Getting used to cultural differences and once again trying to feel at home in our new country has been difficult. Our first day, we were asked to stay up until midnight to eat supper even though we weren’t hungry and simply wanted to sleep. It’s been tough working out our ministry plan to stay within our budget, and we feel like our contact is often very controlling. I want to just rest alone at night, but many of the Ugandan people that are part of our brand-new three-week ministry team want to hang out until we go to bed. Our schedule is tightly dictated, and it seems like a huge hassle to get permission even to go running. And when we do, our contact feels for our safety that he needs to come with us, frustrating me because I just want to run much faster and farther than he is willing. I think I really want the independence that I’m used to. And it’s tempting to get frustrated, angry, and rebel.

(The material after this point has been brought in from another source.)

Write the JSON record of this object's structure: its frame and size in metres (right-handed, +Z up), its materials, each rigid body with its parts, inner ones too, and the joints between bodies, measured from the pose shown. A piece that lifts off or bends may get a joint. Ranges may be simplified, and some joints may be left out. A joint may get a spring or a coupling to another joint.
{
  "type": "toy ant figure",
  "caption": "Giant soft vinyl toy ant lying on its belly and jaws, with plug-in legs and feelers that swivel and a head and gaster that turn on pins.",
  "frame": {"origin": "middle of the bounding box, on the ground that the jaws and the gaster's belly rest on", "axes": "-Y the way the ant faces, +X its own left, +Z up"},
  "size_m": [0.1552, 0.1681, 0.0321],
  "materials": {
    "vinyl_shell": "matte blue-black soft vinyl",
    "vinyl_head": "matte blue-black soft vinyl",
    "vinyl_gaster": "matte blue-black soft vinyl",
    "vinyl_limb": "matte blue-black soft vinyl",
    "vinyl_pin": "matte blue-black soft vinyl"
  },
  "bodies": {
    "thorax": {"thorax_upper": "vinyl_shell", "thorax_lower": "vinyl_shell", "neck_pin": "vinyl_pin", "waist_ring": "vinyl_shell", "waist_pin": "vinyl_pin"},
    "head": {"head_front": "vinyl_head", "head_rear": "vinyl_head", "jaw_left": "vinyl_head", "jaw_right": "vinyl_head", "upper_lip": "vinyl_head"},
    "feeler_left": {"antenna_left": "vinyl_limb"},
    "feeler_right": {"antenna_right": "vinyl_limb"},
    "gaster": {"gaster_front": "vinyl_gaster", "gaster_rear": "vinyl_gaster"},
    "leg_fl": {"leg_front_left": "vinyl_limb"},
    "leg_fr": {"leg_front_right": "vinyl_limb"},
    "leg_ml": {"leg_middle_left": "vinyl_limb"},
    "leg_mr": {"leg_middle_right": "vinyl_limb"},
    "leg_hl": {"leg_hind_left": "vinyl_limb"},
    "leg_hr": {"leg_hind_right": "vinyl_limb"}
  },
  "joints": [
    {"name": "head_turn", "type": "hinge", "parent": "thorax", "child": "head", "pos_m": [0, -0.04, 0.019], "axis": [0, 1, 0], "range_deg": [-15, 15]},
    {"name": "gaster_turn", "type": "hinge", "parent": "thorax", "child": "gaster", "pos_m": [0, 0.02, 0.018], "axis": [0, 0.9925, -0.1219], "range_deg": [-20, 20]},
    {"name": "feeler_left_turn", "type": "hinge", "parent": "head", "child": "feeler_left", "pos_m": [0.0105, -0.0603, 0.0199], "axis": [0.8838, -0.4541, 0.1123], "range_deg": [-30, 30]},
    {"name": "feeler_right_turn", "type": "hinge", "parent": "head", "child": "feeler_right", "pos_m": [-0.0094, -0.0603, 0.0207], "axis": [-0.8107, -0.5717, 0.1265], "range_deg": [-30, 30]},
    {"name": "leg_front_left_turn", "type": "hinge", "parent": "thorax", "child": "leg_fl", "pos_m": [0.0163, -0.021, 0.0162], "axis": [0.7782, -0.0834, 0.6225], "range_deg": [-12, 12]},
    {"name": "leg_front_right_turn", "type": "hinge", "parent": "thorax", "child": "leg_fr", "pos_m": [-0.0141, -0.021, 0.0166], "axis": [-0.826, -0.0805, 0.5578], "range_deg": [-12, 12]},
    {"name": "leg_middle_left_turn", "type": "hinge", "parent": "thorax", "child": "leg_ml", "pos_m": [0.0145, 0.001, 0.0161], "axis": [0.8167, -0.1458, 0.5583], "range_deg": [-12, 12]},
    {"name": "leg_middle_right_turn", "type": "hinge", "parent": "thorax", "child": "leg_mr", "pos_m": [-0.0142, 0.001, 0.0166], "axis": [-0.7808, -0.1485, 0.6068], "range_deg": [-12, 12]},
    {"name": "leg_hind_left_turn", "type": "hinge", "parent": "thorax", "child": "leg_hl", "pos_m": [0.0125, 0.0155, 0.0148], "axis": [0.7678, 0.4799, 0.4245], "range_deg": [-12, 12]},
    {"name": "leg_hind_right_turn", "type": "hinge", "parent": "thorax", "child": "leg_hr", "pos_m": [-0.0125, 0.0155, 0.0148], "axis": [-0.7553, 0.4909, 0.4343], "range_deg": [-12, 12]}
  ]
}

And yet I’m learning this year that our love for one another in the body of Christ is just as important as our love for those we’re sharing Jesus to. I think God’s giving our team this challenge to minister to the preachers and evangelists we are working with just as much to the people of Bugiri, Uganda. I’ve been reading the Ragamuffin Gospel lately and in it Brennan Manning says,
“Quite simply, our deep gratitude to Jesus Christ is manifested neither in being chaste, honest, sober, and respectable, nor in churchgoing, Bible-toting, and Psalm-singing, but in our deep and delicate respect for one another. Even Sunday worship is subordinated to reconciliation with others.

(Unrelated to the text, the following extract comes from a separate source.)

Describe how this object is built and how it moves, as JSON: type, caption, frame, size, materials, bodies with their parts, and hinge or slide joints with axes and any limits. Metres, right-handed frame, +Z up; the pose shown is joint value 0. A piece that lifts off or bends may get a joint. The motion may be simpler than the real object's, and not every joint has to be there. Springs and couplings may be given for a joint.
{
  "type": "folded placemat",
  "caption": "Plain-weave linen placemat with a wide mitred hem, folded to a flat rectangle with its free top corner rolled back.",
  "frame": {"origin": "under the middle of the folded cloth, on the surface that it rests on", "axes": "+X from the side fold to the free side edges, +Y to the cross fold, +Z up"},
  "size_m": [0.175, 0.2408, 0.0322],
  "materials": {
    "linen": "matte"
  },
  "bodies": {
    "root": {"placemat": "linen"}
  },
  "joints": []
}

‘If you are bringing your offering to the altar and there remember that your brother has something against you, leave your offering there before the altar, go and be reconciled with your brother first, and then come back and present your offering.’ (Matthew 5:23-24)”
Already, this month is teaching me the hard transformation of loving my brother by laying down my rights to independence, being right, and wanting things “my way”.